A ROOM with a view? Not necessarily. However, getting the boring logistics right, such as seating arrangements and technical equipment at the chosen venue, is vital to the success of a meeting.
You have decided a gathering is the only way to communicate a certain message. Now you must make sure everyone knows when and where it is being held and how to get there. If people are irritated before you even begin to speak because of issues relating to the set up of the event, or due to them not being able to find it, they are less like to make a constructive contribution.
If people are coming from outside the building, reception and security staff should know who to expect. Consider arranging tea and coffee – or water – pens, paper etc – the basics. And don’t allow mobile phone use, a real no, no as it is impolite and unprofessional and is likely to distract and upset others.

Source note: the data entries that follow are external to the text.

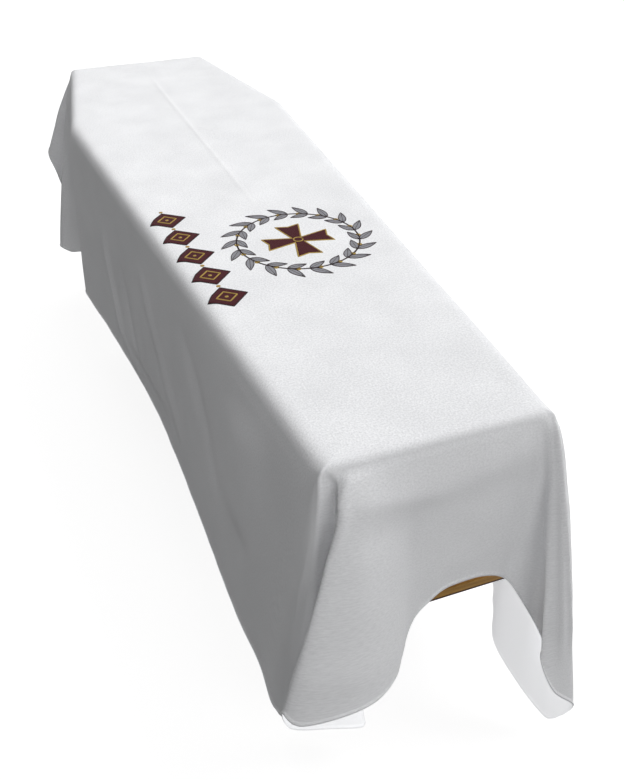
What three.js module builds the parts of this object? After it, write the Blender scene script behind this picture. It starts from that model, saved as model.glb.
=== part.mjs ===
// A white drape laid over a closed six-sided coffin.
// Millimetres, +Z up, +Y towards the head end. The origin is the middle of the coffin's underside.
// The coffin is eight plain boards. The drape is one sheet of cloth with its hem: flat on the lid,
// rounded over the lid's edges, and hanging in the folds that its corners make.

import * as THREE from 'three';

// Driving dimensions of the draped top, measured on the outside of the cloth
const LENGTH = 1930;
const FOOT_WIDTH = 370;
const SHOULDER_WIDTH = 560;
const HEAD_WIDTH = 398;
const SHOULDER_FROM_HEAD = 494.5;

// Coffin
const COFFIN_HEIGHT = 341;
const LID_INSET = 5;            // from the hanging cloth to the edge of the lid and of the base
const BODY_INSET = 11;          // from the hanging cloth to the outside of the walls
const WALL_THICKNESS = 16;
const BASE_THICKNESS = 18;
const LID_THICKNESS = 30;
const LID_ROUNDING = 26;
const LID_ROUNDING_STEPS = 4;
const JOINT_GAP = 0.3;

// Cloth
const CLOTH_THICKNESS = 2;
const CLOTH_TOP = COFFIN_HEIGHT + JOINT_GAP + CLOTH_THICKNESS;
const EDGE_ROWS = 3;            // rows of faces round the edge of the lid
const HANGING_ROWS = 8;         // rows of faces from there to the hem
const ROW_CROWDING = 1.35;      // above 1 sets the rows closer together near the edge
const BULGE_GAIN = 2.6;         // makes belly and sway the full bulge, a third of the way down
const TUCK_START = 428;         // how far below the top the cloth may start to swing under the coffin
const TUCK_SLOPE = 0.35;

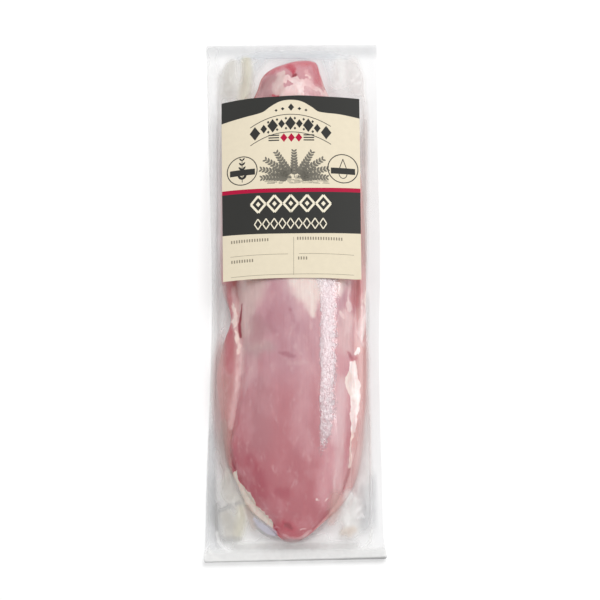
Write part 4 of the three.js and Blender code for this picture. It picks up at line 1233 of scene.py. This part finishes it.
# The lower edge of the label's header: places across and along.
HEADER_EDGE = [
    (-45.6, 47.4), (-30.5, 49.6), (-18.3, 52), (-13.3, 55.6), (-6.7, 59.3), (0.5, 60.2), (7.8, 58.9), (14.3, 55),
    (18.6, 51.8), (32.7, 50.4), (45.6, 48.5),
]
HALF_WIDTH = LABEL_WIDTH_FAR / 2
HALF_LENGTH = LABEL_LENGTH / 2

# How far lines across the label rise at its sides, and the top and bend of the arched ornament's line.
BOW = 1.3
BOW_SIDE = 45
ARC_TOP = 43.4
ARC_BEND = 0.0122

# Heights over the label's underside: of the inks, of ink on ink, and of the foot of both inside the paper.
INK = 0.33
INK_OVER = 0.36
INK_ROOT = 0.2

# Lozenges of the header: places across and along, width and height.
HEADER_LOZENGES = [
    (-9.3, 52.8, 2, 2), (-5, 53.9, 2.4, 2.4), (0.5, 55, 4, 5.4), (6, 53.9, 2.4, 2.4), (10.3, 52.8, 2, 2),
]

# Rows of ticks: where each starts, and how many it has.
TICKS = [(-39.5, -37.2, 15), (4, -36.7, 18), (-39.5, -50.6, 9), (4.5, -49.9, 4)]

# Stalks of the sheaf to either side: turn from level, bend and length.
STALKS = [(0.12, 0.35, 19.5), (0.42, 0.35, 21), (0.75, 0.3, 21.5), (1.12, 0.15, 20.5)]


def header_edge(u):
    """The lower edge of the header: it rises to an arch in the middle."""
    return station(HEADER_EDGE, 1, u)


def bowed(v):
    """A line across the label that rises towards both sides."""
    return lambda u: v + BOW * (u / BOW_SIDE) ** 2


def arc_height(u):
    """The line of the arched ornament."""
    return ARC_TOP - ARC_BEND * u**2


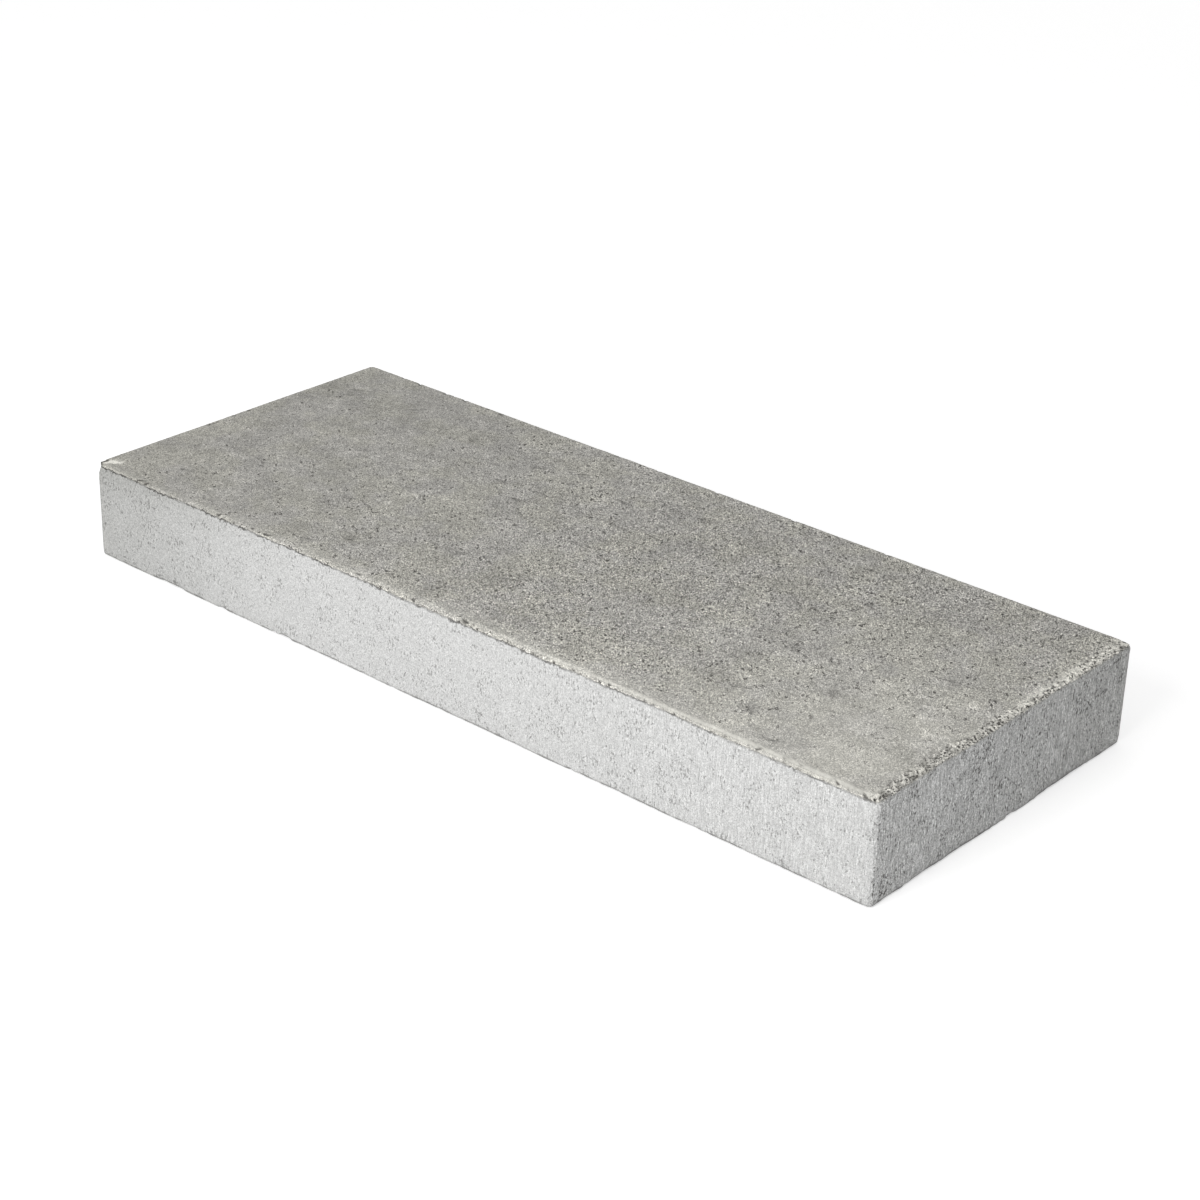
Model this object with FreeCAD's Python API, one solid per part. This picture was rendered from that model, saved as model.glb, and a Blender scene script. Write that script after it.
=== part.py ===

Get the meeting off to a good start, with a nice welcome, an introduction, using a businesslike tone, while making sure you demonstrate you have a grasp of the subject matter to breed confidence. Explain the purpose and make sure people are aware what is expected of the attendees and how they can contribute. Give a summary of the ground rules – timescale, agenda, when to ask questions etc – putting the recipients at ease and enabling them to picture what is ahead, while making them feel comfortable.
Don’t railroad people into accepting a point of view you may hold, or to accept a conclusion you may wish to arrive at. Take care not to alienate participants by pushing through your view too strongly.
Let others speak first, then give your own stance. And letting someone else articulate a view you hold, either a colleague or another, can help you get a point across in a way that doesn’t make people feel you have gained an unfair privilege by chairing the event. In addition, make sure those with opposing views are given the opportunity to make their case.
(Based on a section in The Greatest Management Tips in the World)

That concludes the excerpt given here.